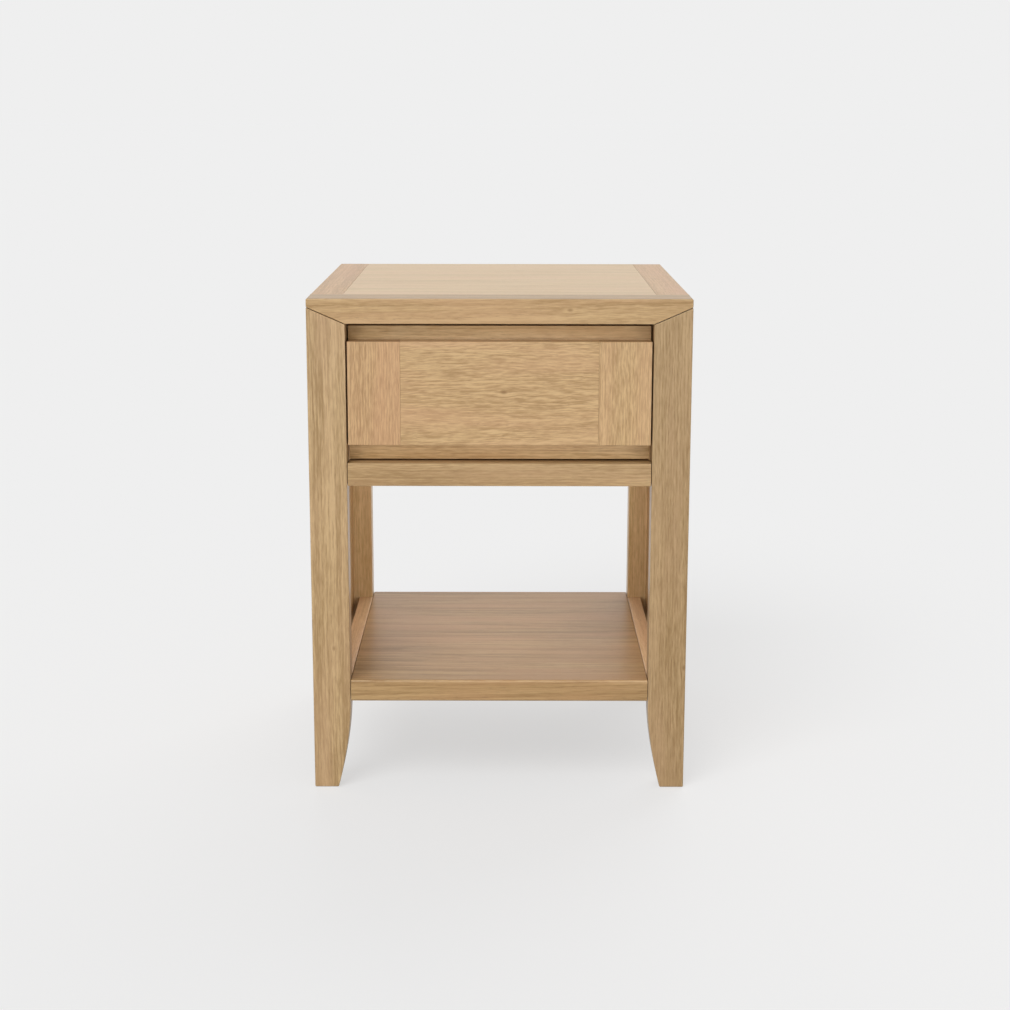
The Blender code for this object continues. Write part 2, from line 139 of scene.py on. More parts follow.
def between(tree, share, low, high):
    """low where share is 0, high where it is 1, for two colours."""
    made = put(tree, "ShaderNodeMix", {"Factor": share}, data_type="RGBA", clamp_factor=True)
    colours = [s for s in made.inputs if s.type == "RGBA"]
    for socket, value in zip(colours, (low, high)):
        if isinstance(value, bpy.types.NodeSocket):
            tree.links.new(value, socket)
        else:
            socket.default_value = value
    return [s for s in made.outputs if s.type == "RGBA"][0]


def fill(tree, group_node, values):
    """Sets or joins a placed group's inputs by name."""
    for name, value in values.items():
        if isinstance(value, bpy.types.NodeSocket):
            tree.links.new(value, group_node.inputs[name])
        else:
            group_node.inputs[name].default_value = value


def ramp_up(tree, value, start, end):
    """0 below start, 1 above end, and a smooth slope between them."""
    inputs = {"Value": value, "From Min": start, "From Max": end}
    made = put(tree, "ShaderNodeMapRange", inputs, interpolation_type="SMOOTHSTEP")
    return made.outputs["Result"]


def noise(tree, place, stretch, detail=2.0, roughness=0.5):
    """Noise whose spots are 1 / stretch metres long in each direction."""
    stretched = vectors(tree, "MULTIPLY", place, stretch)
    inputs = {"Vector": stretched, "Scale": 1.0, "Detail": detail, "Roughness": roughness}
    return put(tree, "ShaderNodeTexNoise", inputs)


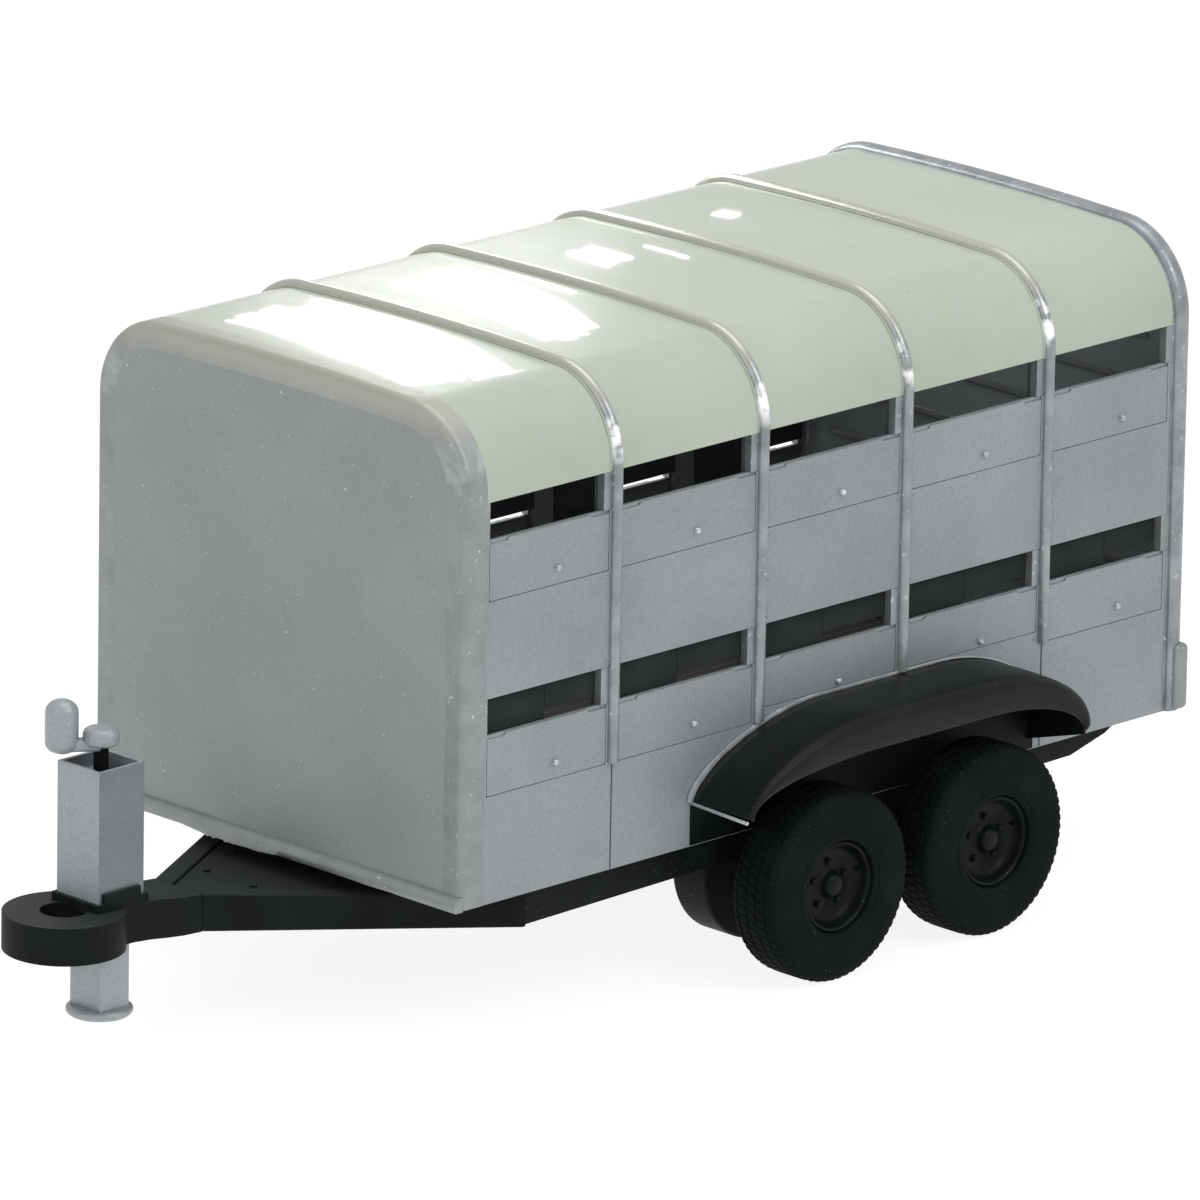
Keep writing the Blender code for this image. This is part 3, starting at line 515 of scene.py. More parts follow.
def under_flap(y, z, margin=0.008):
    """True where a flap covers that place on the wall."""
    for row, sill in (("lower", SILL_LOW), ("middle", SILL_HIGH)):
        for bay in range(BAYS):
            y_low, y_high, foot, _ = flap_place(bay, row)
            if y_low - margin < y < y_high + margin and foot - margin < z < sill:
                return True
    return False


# ---------------------------------------------------------------- body shell
def slot_posts(y_low, y_high):
    """The flush posts that end each vent slot."""
    return gather(block(span(sign, 0.915, HALF_WIDTH - 0.0006), (y_low, y_high), (low + 0.0004, high - 0.0004))
                  for _, sign in SIDES
                  for low, high in ((SILL_LOW, SLOT_LOW_TOP), (SILL_HIGH, ROOF_EDGE)))


def front_wall():
    band = FRAME_BAND
    section = [(band, 0.0008), (band - 0.030, 0.0002)]
    section += arc(FRONT_EDGE, FRONT_EDGE, FRONT_EDGE, pi / 2, pi, 12, -FRONT_EDGE)
    section += [(0.0, 0.0998), (0.045, 0.0998), (0.045, 0.060), (band, 0.040)]
    piece("front_corner_frame", arch_band(section, 0.0, foot_steps=24), "corner_bright",
          replaces=("front_hoop",), sharp=50)
    piece("front_corner_posts", slot_posts(0.08, 0.115), "corner_bright", bevel=0.002)

    rings = ((0.12, 0.0016), (0.05, 0.0014), (0.020, 0.0012), (0.0001, 0.0009), (0.0001, SKIN))
    face = sweep([[(x, y, z) for x, z in arch(band + inset, 0.020)] for inset, y in rings])
    piece("front_face", face, "front_alloy", replaces=("front_panel",), sharp=50)
    front_lip()


def front_lip():
    """The rolled lower lip, with a ragged sag of paint right of its middle."""
    width, steps = 0.945, 120
    section = [(0.012, -0.006), (-0.022, -0.006), (-0.031, 0.000), (-0.030, 0.022), (-0.018, 0.038),
               (0.0, 0.049), (0.012, 0.049)]
    rows = []
    for i in range(steps + 1):
        x = -width + 2 * width * i / steps
        rough = 0.002 * noise.noise(Vector((x * 9, 0, 3)))
        near = max(0.0, 1 - abs(x + 0.20) / 0.26)
        sag = 0.013 * min(1.0, 2 * near) * (0.6 + 0.8 * abs(noise.noise(Vector((x * 30, 4, 1)))))
        row = []
        for k, (y, z) in enumerate(section):
            swell = rough if 0 < k < 5 else 0.0
            drop = sag if 0 < k < 3 else 0.0
            row.append((x, min(0.012, max(-0.0395, y + swell - drop * 0.5)),
                        max(-0.0215, z + swell * 0.5 - drop)))
        rows.append(row)
    piece("front_lower_lip", sweep(rows), "corner_bright", sharp=60)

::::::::

#### [Written exercise]
Could you reproduce every record above exactly as it appears?

#### [Result]
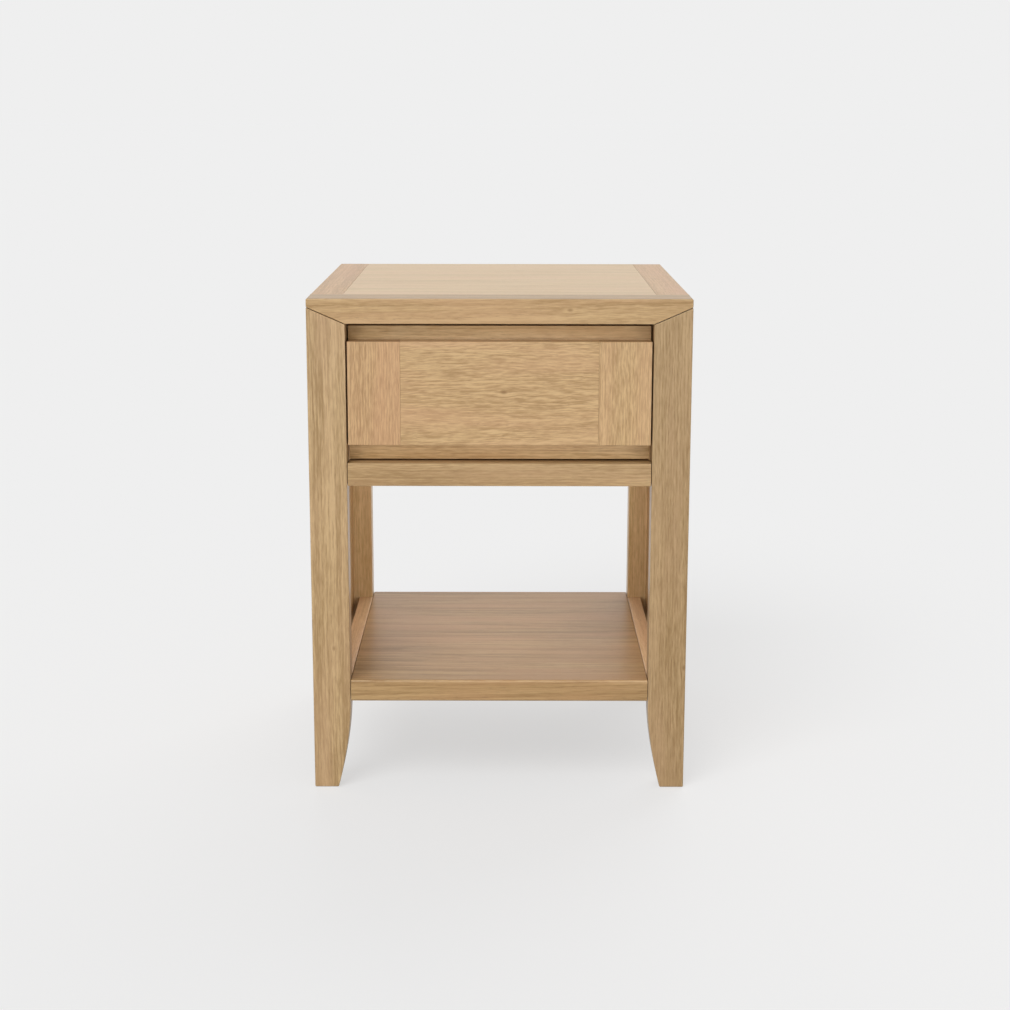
The Blender code for this object continues. Write part 2, from line 139 of scene.py on. More parts follow.
def between(tree, share, low, high):
    """low where share is 0, high where it is 1, for two colours."""
    made = put(tree, "ShaderNodeMix", {"Factor": share}, data_type="RGBA", clamp_factor=True)
    colours = [s for s in made.inputs if s.type == "RGBA"]
    for socket, value in zip(colours, (low, high)):
        if isinstance(value, bpy.types.NodeSocket):
            tree.links.new(value, socket)
        else:
            socket.default_value = value
    return [s for s in made.outputs if s.type == "RGBA"][0]


def fill(tree, group_node, values):
    """Sets or joins a placed group's inputs by name."""
    for name, value in values.items():
        if isinstance(value, bpy.types.NodeSocket):
            tree.links.new(value, group_node.inputs[name])
        else:
            group_node.inputs[name].default_value = value


def ramp_up(tree, value, start, end):
    """0 below start, 1 above end, and a smooth slope between them."""
    inputs = {"Value": value, "From Min": start, "From Max": end}
    made = put(tree, "ShaderNodeMapRange", inputs, interpolation_type="SMOOTHSTEP")
    return made.outputs["Result"]


def noise(tree, place, stretch, detail=2.0, roughness=0.5):
    """Noise whose spots are 1 / stretch metres long in each direction."""
    stretched = vectors(tree, "MULTIPLY", place, stretch)
    inputs = {"Vector": stretched, "Scale": 1.0, "Detail": detail, "Roughness": roughness}
    return put(tree, "ShaderNodeTexNoise", inputs)


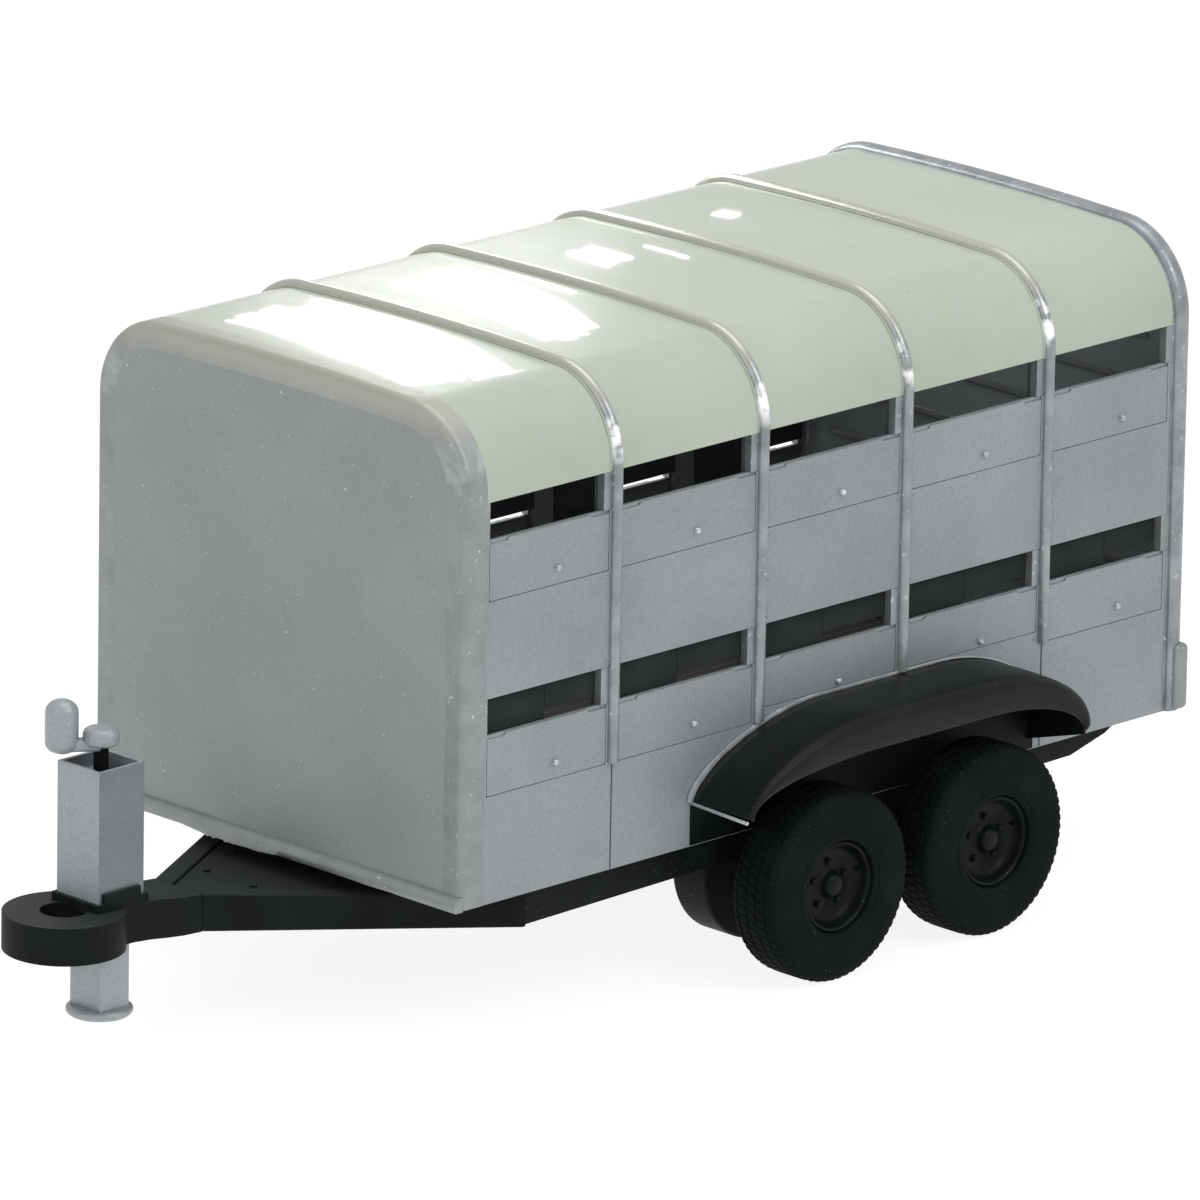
Keep writing the Blender code for this image. This is part 3, starting at line 515 of scene.py. More parts follow.
def under_flap(y, z, margin=0.008):
    """True where a flap covers that place on the wall."""
    for row, sill in (("lower", SILL_LOW), ("middle", SILL_HIGH)):
        for bay in range(BAYS):
            y_low, y_high, foot, _ = flap_place(bay, row)
            if y_low - margin < y < y_high + margin and foot - margin < z < sill:
                return True
    return False


# ---------------------------------------------------------------- body shell
def slot_posts(y_low, y_high):
    """The flush posts that end each vent slot."""
    return gather(block(span(sign, 0.915, HALF_WIDTH - 0.0006), (y_low, y_high), (low + 0.0004, high - 0.0004))
                  for _, sign in SIDES
                  for low, high in ((SILL_LOW, SLOT_LOW_TOP), (SILL_HIGH, ROOF_EDGE)))


def front_wall():
    band = FRAME_BAND
    section = [(band, 0.0008), (band - 0.030, 0.0002)]
    section += arc(FRONT_EDGE, FRONT_EDGE, FRONT_EDGE, pi / 2, pi, 12, -FRONT_EDGE)
    section += [(0.0, 0.0998), (0.045, 0.0998), (0.045, 0.060), (band, 0.040)]
    piece("front_corner_frame", arch_band(section, 0.0, foot_steps=24), "corner_bright",
          replaces=("front_hoop",), sharp=50)
    piece("front_corner_posts", slot_posts(0.08, 0.115), "corner_bright", bevel=0.002)

    rings = ((0.12, 0.0016), (0.05, 0.0014), (0.020, 0.0012), (0.0001, 0.0009), (0.0001, SKIN))
    face = sweep([[(x, y, z) for x, z in arch(band + inset, 0.020)] for inset, y in rings])
    piece("front_face", face, "front_alloy", replaces=("front_panel",), sharp=50)
    front_lip()


def front_lip():
    """The rolled lower lip, with a ragged sag of paint right of its middle."""
    width, steps = 0.945, 120
    section = [(0.012, -0.006), (-0.022, -0.006), (-0.031, 0.000), (-0.030, 0.022), (-0.018, 0.038),
               (0.0, 0.049), (0.012, 0.049)]
    rows = []
    for i in range(steps + 1):
        x = -width + 2 * width * i / steps
        rough = 0.002 * noise.noise(Vector((x * 9, 0, 3)))
        near = max(0.0, 1 - abs(x + 0.20) / 0.26)
        sag = 0.013 * min(1.0, 2 * near) * (0.6 + 0.8 * abs(noise.noise(Vector((x * 30, 4, 1)))))
        row = []
        for k, (y, z) in enumerate(section):
            swell = rough if 0 < k < 5 else 0.0
            drop = sag if 0 < k < 3 else 0.0
            row.append((x, min(0.012, max(-0.0395, y + swell - drop * 0.5)),
                        max(-0.0215, z + swell * 0.5 - drop)))
        rows.append(row)
    piece("front_lower_lip", sweep(rows), "corner_bright", sharp=60)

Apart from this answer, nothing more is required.